Né le 21 octobre 1967 à Bangkok, Jakrapob Penkair a étudié les sciences politiques à l’université Chulalongkorn University, puis a obtenu un master et un doctorat à la Johns Hopkins School of Advanced International Studies (SAIS) aux États-Unis. Il fut le porte-parole du gouvernement du Premier ministre Thaksin Shinawatra, puis une figure importante de l’opposition au régime militaire. Il est revenu dans le royaume le 28 mars 2024, après 15 ans d’exil. Interview exclusive.
Gavroche : Comment décririez-vous la situation politique en Thaïlande à la fin de l’année 2025 ? Allons-nous assister au retour de l’instabilité politique l’année prochaine ?
Puisque la constitution elle-même constitue la cause profonde de presque tous les problèmes politiques auxquels la Thaïlande est confrontée aujourd’hui, je crains que nous devions continuer à assister à des évolutions politiques malsaines dans le pays. Les effets toxiques, massifs et persistants de plusieurs de ces chartes constitutionnelles continuent en effet de faire du tort. Il s’agit d’une constitution influencée par les militaires, conçue délibérément pour déstabiliser tout gouvernement élu au profit d’un régime bureaucratique et, peut-être, au détriment même de la démocratie. Selon moi, 2026 apportera des résultats similaires, surtout si le parti Pheu Thai, toujours perçu comme un parti anti-establishment, parvient à gagner ou à revenir au pouvoir d’une manière ou d’une autre.
G : Le parti Pheu Thai peut-il revenir au pouvoir ? Et dans quel type de coalition ?
Absolument, oui. Même si la popularité du parti n’est plus aussi forte qu’avant, et avec les résultats administratifs désastreux de Bhumjaithai — notamment les inondations à Hat Yai — ainsi que le déclin du People Party après son alliance politique mal calculée avec Bhumjaithai, les chances du Pheu Thai se sont améliorées. Quant à la coalition, ce n’est pas un problème en Thaïlande, puisque la plupart des partis ne sont pas basés sur une véritable idéologie. Il n’y aura donc pas de réelles différences idéologiques comme en Europe.
G : La famille Shinawatra est-elle actuellement attaquée en Thaïlande ? Peut-on dire que Thaksin Shinawatra va se distancer de la politique dans les années à venir ?
Je doute qu’ils disposent d’une formule politique cohérente ou d’un plan à suivre, ou même d’une perspective de fin de parcours. La famille, d’après mes observations, est constamment en mode survie. Elle a été attaquée injustement plusieurs fois au fil des années, au vu et au su de tous, sans qu’il n’arrive jamais rien aux auteurs. C’est comme chevaucher un tigre : il est très difficile d’en descendre.

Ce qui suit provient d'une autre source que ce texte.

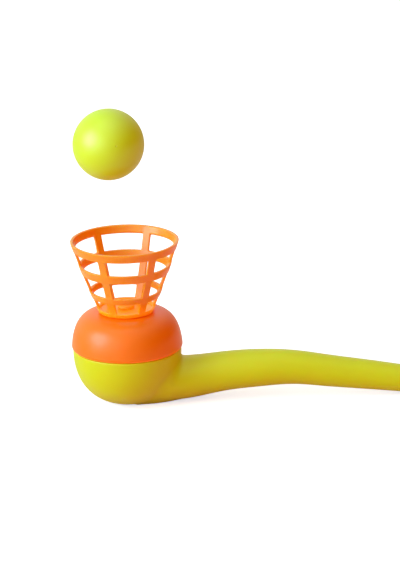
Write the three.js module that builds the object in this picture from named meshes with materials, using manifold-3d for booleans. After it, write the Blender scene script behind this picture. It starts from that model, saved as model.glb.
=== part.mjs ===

G : Quelle est votre prédiction pour l’élection de l’année prochaine, si elle a lieu ? Quels en seront les principaux sujets ?
À en juger par la politique et l’impasse politique du Premier ministre Anutin, je ne pense pas qu’il puisse jouer très longtemps la carte de l’attente. Même s’il souhaite, avec ses partenaires puissants mais discrets, rester au pouvoir — peut-être pour régler toutes les accusations graves, comme l’abus de terres du mont Kradong ou le chaos autour de l’élection du Sénat — il risque d’être complètement détruit simplement en restant en place. Il ne peut pas attendre trop longtemps.
Je pense donc que nous entrerons dans un processus électoral en février ou mars, comme il l’a lui-même indiqué. Les principaux sujets devraient être : les amendements constitutionnels ou la rédaction d’une nouvelle constitution, une économie affaiblie et non compétitive, les conflits frontaliers avec le Cambodge, et le rôle de Thaksin, à l’intérieur et à l’extérieur de la prison — en tête de tous les autres sujets.